↓↓↓

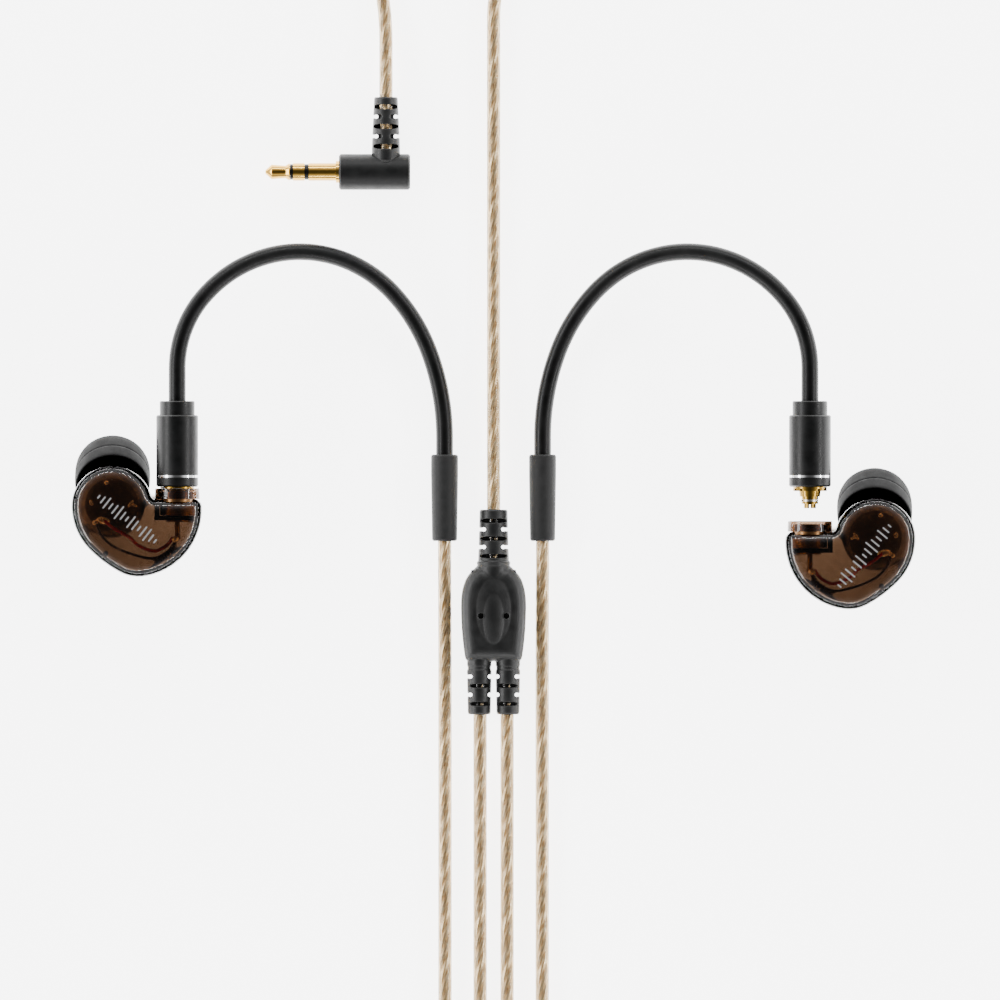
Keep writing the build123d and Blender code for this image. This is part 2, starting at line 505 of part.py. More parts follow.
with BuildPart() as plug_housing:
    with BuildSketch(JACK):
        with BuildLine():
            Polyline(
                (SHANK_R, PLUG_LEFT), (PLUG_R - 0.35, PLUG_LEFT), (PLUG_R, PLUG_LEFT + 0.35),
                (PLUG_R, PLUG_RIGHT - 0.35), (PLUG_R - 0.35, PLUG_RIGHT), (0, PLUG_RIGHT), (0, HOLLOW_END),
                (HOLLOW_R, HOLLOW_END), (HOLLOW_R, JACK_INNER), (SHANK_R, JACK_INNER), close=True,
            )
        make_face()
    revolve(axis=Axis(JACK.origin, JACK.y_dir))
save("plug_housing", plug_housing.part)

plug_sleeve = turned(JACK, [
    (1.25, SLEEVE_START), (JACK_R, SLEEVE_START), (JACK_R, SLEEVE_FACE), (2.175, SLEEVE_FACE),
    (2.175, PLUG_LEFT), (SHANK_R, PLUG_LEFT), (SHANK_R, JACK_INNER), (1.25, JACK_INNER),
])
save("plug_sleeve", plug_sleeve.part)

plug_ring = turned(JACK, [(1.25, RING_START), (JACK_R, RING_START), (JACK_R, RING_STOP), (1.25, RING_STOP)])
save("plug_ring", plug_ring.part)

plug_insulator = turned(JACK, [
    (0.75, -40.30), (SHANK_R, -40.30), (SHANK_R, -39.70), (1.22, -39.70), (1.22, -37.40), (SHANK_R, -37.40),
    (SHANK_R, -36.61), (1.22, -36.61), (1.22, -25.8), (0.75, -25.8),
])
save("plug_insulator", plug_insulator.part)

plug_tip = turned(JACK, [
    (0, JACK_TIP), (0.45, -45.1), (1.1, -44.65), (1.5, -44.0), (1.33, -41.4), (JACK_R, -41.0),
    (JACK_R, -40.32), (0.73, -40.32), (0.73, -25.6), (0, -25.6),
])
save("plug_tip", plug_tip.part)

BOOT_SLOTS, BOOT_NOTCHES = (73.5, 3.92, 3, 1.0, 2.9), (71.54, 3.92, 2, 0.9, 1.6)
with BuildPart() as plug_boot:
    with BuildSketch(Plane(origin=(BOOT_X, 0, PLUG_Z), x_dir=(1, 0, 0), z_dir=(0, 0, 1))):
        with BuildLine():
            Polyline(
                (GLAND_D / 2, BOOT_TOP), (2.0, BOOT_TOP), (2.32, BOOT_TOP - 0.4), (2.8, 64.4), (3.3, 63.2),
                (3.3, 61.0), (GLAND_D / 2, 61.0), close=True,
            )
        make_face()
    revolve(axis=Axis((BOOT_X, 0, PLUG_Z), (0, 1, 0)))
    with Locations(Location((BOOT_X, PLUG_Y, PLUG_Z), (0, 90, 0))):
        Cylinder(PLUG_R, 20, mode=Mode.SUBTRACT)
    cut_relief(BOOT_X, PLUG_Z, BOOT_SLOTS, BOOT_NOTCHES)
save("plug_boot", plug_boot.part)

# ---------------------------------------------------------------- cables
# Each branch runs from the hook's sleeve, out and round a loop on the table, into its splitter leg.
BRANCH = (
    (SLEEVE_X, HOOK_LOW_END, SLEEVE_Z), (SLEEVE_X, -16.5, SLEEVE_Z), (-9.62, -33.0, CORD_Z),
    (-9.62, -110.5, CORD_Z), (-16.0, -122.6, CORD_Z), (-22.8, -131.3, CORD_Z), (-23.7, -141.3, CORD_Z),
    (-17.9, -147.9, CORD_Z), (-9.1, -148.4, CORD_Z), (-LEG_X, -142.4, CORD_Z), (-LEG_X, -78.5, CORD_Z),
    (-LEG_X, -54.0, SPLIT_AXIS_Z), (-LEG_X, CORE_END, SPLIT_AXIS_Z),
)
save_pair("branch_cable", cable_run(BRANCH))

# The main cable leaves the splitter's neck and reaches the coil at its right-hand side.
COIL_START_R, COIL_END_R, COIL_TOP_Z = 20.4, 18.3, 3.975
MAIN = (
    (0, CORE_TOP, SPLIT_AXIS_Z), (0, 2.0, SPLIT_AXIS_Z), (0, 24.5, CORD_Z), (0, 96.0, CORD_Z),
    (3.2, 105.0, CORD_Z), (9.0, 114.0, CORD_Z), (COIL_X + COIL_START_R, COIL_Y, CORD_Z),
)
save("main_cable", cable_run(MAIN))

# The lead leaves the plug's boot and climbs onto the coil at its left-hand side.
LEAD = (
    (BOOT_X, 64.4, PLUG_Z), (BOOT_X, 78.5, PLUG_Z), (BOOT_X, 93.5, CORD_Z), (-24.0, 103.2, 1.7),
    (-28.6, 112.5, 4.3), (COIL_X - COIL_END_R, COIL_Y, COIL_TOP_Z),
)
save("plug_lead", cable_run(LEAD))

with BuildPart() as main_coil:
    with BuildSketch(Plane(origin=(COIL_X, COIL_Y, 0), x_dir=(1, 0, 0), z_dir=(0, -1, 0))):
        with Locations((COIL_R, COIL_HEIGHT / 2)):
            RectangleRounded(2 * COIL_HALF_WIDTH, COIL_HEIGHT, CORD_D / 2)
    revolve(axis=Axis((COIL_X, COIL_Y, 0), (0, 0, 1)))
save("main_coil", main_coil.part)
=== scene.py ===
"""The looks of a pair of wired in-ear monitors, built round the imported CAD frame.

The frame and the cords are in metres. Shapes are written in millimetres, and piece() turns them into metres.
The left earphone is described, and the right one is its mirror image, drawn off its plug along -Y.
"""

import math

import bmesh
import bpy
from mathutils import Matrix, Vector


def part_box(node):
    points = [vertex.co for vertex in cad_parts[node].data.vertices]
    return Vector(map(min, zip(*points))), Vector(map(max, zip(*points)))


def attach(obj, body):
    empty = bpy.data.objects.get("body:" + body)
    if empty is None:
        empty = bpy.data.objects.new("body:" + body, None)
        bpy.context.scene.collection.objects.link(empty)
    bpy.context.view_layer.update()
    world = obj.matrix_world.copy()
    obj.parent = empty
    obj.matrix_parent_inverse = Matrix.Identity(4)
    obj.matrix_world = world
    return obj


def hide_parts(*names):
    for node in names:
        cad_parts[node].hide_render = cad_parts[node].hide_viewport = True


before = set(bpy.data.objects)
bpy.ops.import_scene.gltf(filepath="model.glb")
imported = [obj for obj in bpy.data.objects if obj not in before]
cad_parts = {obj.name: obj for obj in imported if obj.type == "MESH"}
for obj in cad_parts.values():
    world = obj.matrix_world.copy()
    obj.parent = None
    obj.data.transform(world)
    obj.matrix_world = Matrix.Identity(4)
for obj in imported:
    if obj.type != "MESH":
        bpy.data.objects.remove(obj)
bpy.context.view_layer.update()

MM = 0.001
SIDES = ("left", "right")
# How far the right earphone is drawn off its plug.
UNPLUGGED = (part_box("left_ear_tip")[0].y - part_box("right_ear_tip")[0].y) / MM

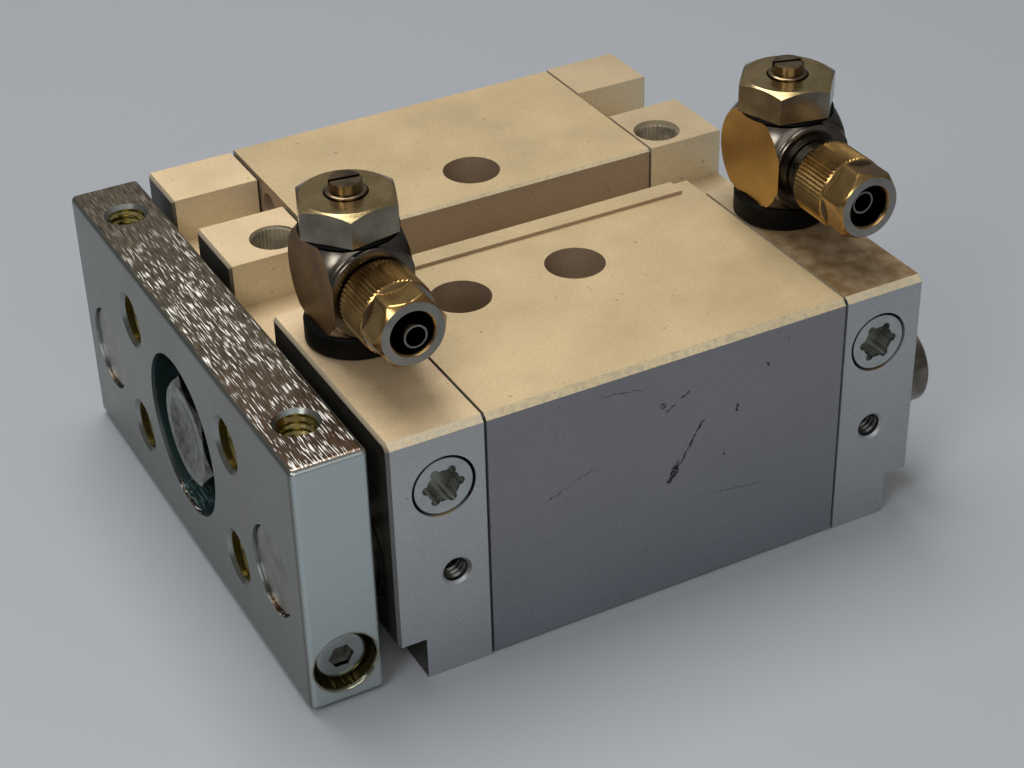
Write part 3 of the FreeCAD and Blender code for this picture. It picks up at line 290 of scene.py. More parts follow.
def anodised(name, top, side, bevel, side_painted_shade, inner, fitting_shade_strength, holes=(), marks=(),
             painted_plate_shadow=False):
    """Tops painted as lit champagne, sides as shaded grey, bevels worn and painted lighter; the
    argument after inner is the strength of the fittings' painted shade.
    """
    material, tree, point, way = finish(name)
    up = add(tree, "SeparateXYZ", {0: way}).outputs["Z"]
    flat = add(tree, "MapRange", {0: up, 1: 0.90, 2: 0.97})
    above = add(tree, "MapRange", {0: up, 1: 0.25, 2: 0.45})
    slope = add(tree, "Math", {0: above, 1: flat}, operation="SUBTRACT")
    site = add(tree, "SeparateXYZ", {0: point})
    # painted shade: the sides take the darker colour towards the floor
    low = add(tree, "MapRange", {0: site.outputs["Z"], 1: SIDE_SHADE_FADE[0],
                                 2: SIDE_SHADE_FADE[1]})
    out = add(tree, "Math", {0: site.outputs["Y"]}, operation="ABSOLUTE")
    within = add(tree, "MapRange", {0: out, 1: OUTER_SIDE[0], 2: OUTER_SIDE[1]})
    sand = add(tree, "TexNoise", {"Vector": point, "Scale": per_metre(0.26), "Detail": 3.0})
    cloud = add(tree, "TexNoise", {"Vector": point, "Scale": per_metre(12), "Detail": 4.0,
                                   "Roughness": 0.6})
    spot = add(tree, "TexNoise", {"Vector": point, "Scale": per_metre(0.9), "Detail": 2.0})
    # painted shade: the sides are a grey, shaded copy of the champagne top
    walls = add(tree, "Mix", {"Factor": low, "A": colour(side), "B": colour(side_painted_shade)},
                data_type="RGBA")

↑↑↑

TASK GOAL: Look back at the entries above. Retype the line with "# The main cable", the line with "for node in", and all lines in between.

PROBLEM SOLUTION:
# The main cable leaves the splitter's neck and reaches the coil at its right-hand side.
COIL_START_R, COIL_END_R, COIL_TOP_Z = 20.4, 18.3, 3.975
MAIN = (
    (0, CORE_TOP, SPLIT_AXIS_Z), (0, 2.0, SPLIT_AXIS_Z), (0, 24.5, CORD_Z), (0, 96.0, CORD_Z),
    (3.2, 105.0, CORD_Z), (9.0, 114.0, CORD_Z), (COIL_X + COIL_START_R, COIL_Y, CORD_Z),
)
save("main_cable", cable_run(MAIN))

# The lead leaves the plug's boot and climbs onto the coil at its left-hand side.
LEAD = (
    (BOOT_X, 64.4, PLUG_Z), (BOOT_X, 78.5, PLUG_Z), (BOOT_X, 93.5, CORD_Z), (-24.0, 103.2, 1.7),
    (-28.6, 112.5, 4.3), (COIL_X - COIL_END_R, COIL_Y, COIL_TOP_Z),
)
save("plug_lead", cable_run(LEAD))

with BuildPart() as main_coil:
    with BuildSketch(Plane(origin=(COIL_X, COIL_Y, 0), x_dir=(1, 0, 0), z_dir=(0, -1, 0))):
        with Locations((COIL_R, COIL_HEIGHT / 2)):
            RectangleRounded(2 * COIL_HALF_WIDTH, COIL_HEIGHT, CORD_D / 2)
    revolve(axis=Axis((COIL_X, COIL_Y, 0), (0, 0, 1)))
save("main_coil", main_coil.part)
=== scene.py ===
"""The looks of a pair of wired in-ear monitors, built round the imported CAD frame.

The frame and the cords are in metres. Shapes are written in millimetres, and piece() turns them into metres.
The left earphone is described, and the right one is its mirror image, drawn off its plug along -Y.
"""

import math

import bmesh
import bpy
from mathutils import Matrix, Vector


def part_box(node):
    points = [vertex.co for vertex in cad_parts[node].data.vertices]
    return Vector(map(min, zip(*points))), Vector(map(max, zip(*points)))


def attach(obj, body):
    empty = bpy.data.objects.get("body:" + body)
    if empty is None:
        empty = bpy.data.objects.new("body:" + body, None)
        bpy.context.scene.collection.objects.link(empty)
    bpy.context.view_layer.update()
    world = obj.matrix_world.copy()
    obj.parent = empty
    obj.matrix_parent_inverse = Matrix.Identity(4)
    obj.matrix_world = world
    return obj


def hide_parts(*names):
    for node in names:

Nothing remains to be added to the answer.